Each turbine blade is 120 feet long and cut into 40-foot pieces before being buried. Compare that to a typical single-story house, which stands between 12 and 14 feet tall. The thinner two pieces are stored inside the wider third to minimize needed space, but each turbine blade and the motor housing unit still take up about 30 cubic yards combined. The landfill has accepted 289 motor housing units.

The sheer size of the equipment and the potential environmental ramifications of disposing something that can’t decompose have raised concerns among wind energy critics.

But Casper Solid Waste Manager Cynthia Langston hopes to dispel some of those concerns. Despite the size of the blades, Langston said the landfill has plenty of space for them. She said the landfill won’t need to open another cell, or separate space, for the blades until 2034, at the current rate.

“I wish people were so interested in all the garbage,” she said, not just the wind turbines.

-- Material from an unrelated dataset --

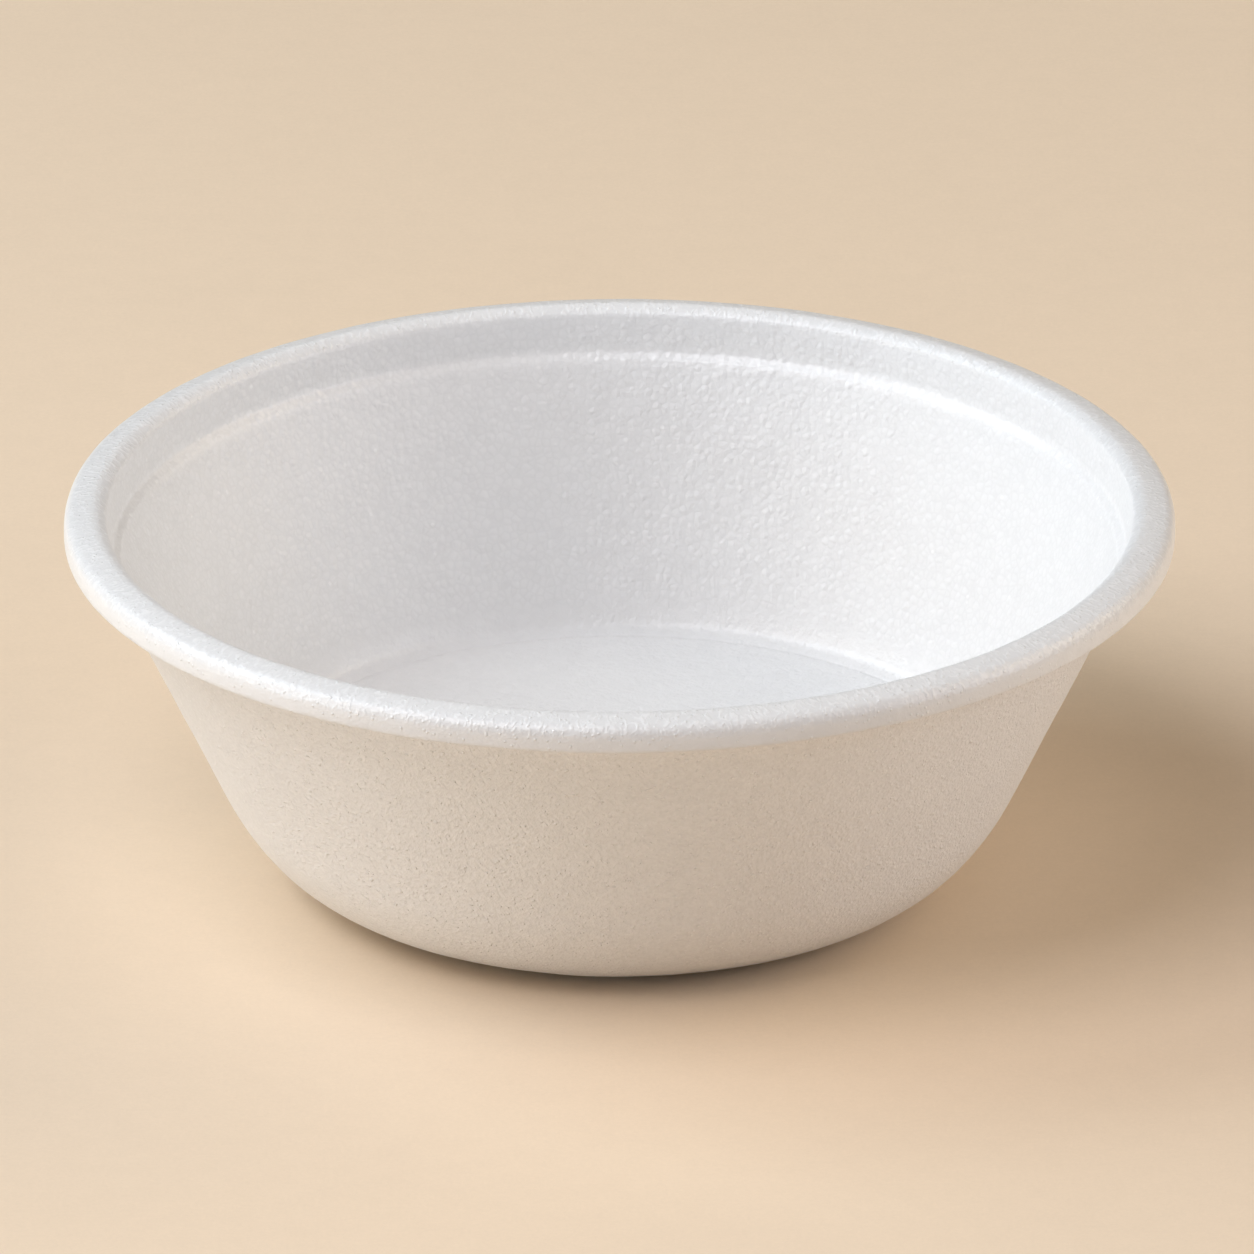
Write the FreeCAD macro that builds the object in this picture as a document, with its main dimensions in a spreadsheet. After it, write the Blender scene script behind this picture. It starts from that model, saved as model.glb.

 Looking ahead: 2020 could be a big year for wind in Wyoming

Accepting the blades at Casper Regional Solid Waste Facility also provides an economic benefit for the city, Langston noted. The deal has already earned Casper nearly $450,000, and when more come this spring, the total earnings for the city could reach $600,000.

Turbine blades are not the only form of “special waste” the city takes in for revenue. The city estimates it gains roughly $800,000 annually from accepting special waste from various entities, including the oil and gas industry.

Waste from oil and gas operations puts more pressure on the landfill than anything, she said, with tires and dewatering liners among the bigger drivers of waste encountered by Langston’s team at the landfill.